Taranto, in attesa del varo del Museo del Mediterraneo –istituzione promossa e promessa dalla Provincia- ospita la retrospettiva del pugliese Antonio Michelangelo Faggiano (Taranto, 1946 – Milano, 2001), curata da Antonio D’Avossa. Non è tuttavia una personalità provinciale, Faggiano, quanto piuttosto solitaria, lontana da quelle relazioni strategiche che portano al successo. La sua generosa produzione -esposta nell’ambito di un’articolata programmazione a cura di Giulio De Mitri– è riassunta attraverso una selezionata rassegna visiva, non cronologica, esplicativa della sua capacità di assorbire da varie temperie intellettuali, attitudine che lo porterà ad essere un limpido esempio di postmodernismo”.
Come pietre miliari, le opere esposte, tutte di grandi dimensioni e dalle nuances pastello, raccontano la sua storia, che inizia nel 1975 a Milano (si iscrive alla facoltà di Architettura, dove non si laureò mai, non per incapacità ma per dissenso) con un’installazione pavimentale dedicata alla “disperazione proustiana” nella galleria Deambrogi: segna la demarcazione del segno unitario, che accompagnerà tutta la sua produzione.
Attingerà da Joyce (La vita nova è il fumetto del 1977 tratto da Stefano eroe, in mostra), Kafka, Lautrèamont, Defoe, Carroll; testi letti e tradotti sui muri, nell’invenzione di uno “spazio ampliato”. Una ricerca che culmina nel 1978 con Le città impossibili cui farà seguito l’imponente installazione La torre di Babele:
immagini tenui e sbiadite, fotocopiate o disegnate, collage di spunti, in cui fa la sua comparsa il colore, mediante un ritocco a pastello su una base di tela emulsionata.

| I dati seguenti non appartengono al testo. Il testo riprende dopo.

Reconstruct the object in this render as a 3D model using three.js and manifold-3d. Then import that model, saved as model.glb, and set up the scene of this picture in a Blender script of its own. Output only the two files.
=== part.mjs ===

È in questo periodo che Renato Barilli lo include nella compagine dei Nuovi Nuovi, in cui Fagiano occuperà un ruolo marginale, per indole.
Alla fine degli anni Ottanta autoproduce il primo volume di un’enciclopedia ispirata al mondo fantastico di Ukbar, tratto dagli scritti di Borges ed inizia ad accompagnare le tele con elementi tridimensionali, che creando un ulteriore punto di contatto tra spazio del quadro -la memoria, l’immaginario- e spazio dello spettatore –il reale, l’esperienza quotidiana, la percezione fisica- per arrivare poi a tradursi anche in sculture vere e proprie. È del 1991 la serie Dove finiscono i sogni di una razza estinta di cui il bronzo del dinosauro su ruote – collocato nel chiostro settecentesco del museo- rappresenta l’apice per qualità e poesia; accanto mappamondi, piramidi, bastoni.
Non mancherà il ricorso alla satira, all’uso della sofisticata citazione di stampo duchampiano (si vedano le carte in cui riduce i cinque della Transavanguardia a rivisitazioni di Picabia) o ridisegnerà un immaginario neopop ispirato all’universo femminile leonardesco o più semplicemente al cinema americano.
I suoi cut up visivi – negli ultimi anni ingigantiti dal plotter digitale – sono resi omogenei da un velo di tarlatana, una texture che appare una scelta concettuale più che una trovata tecnica: sembra cioè segnare quella sottile linea di confine che separa l’”invisibilità del prelievo”, dalla“visibilità del frammento”.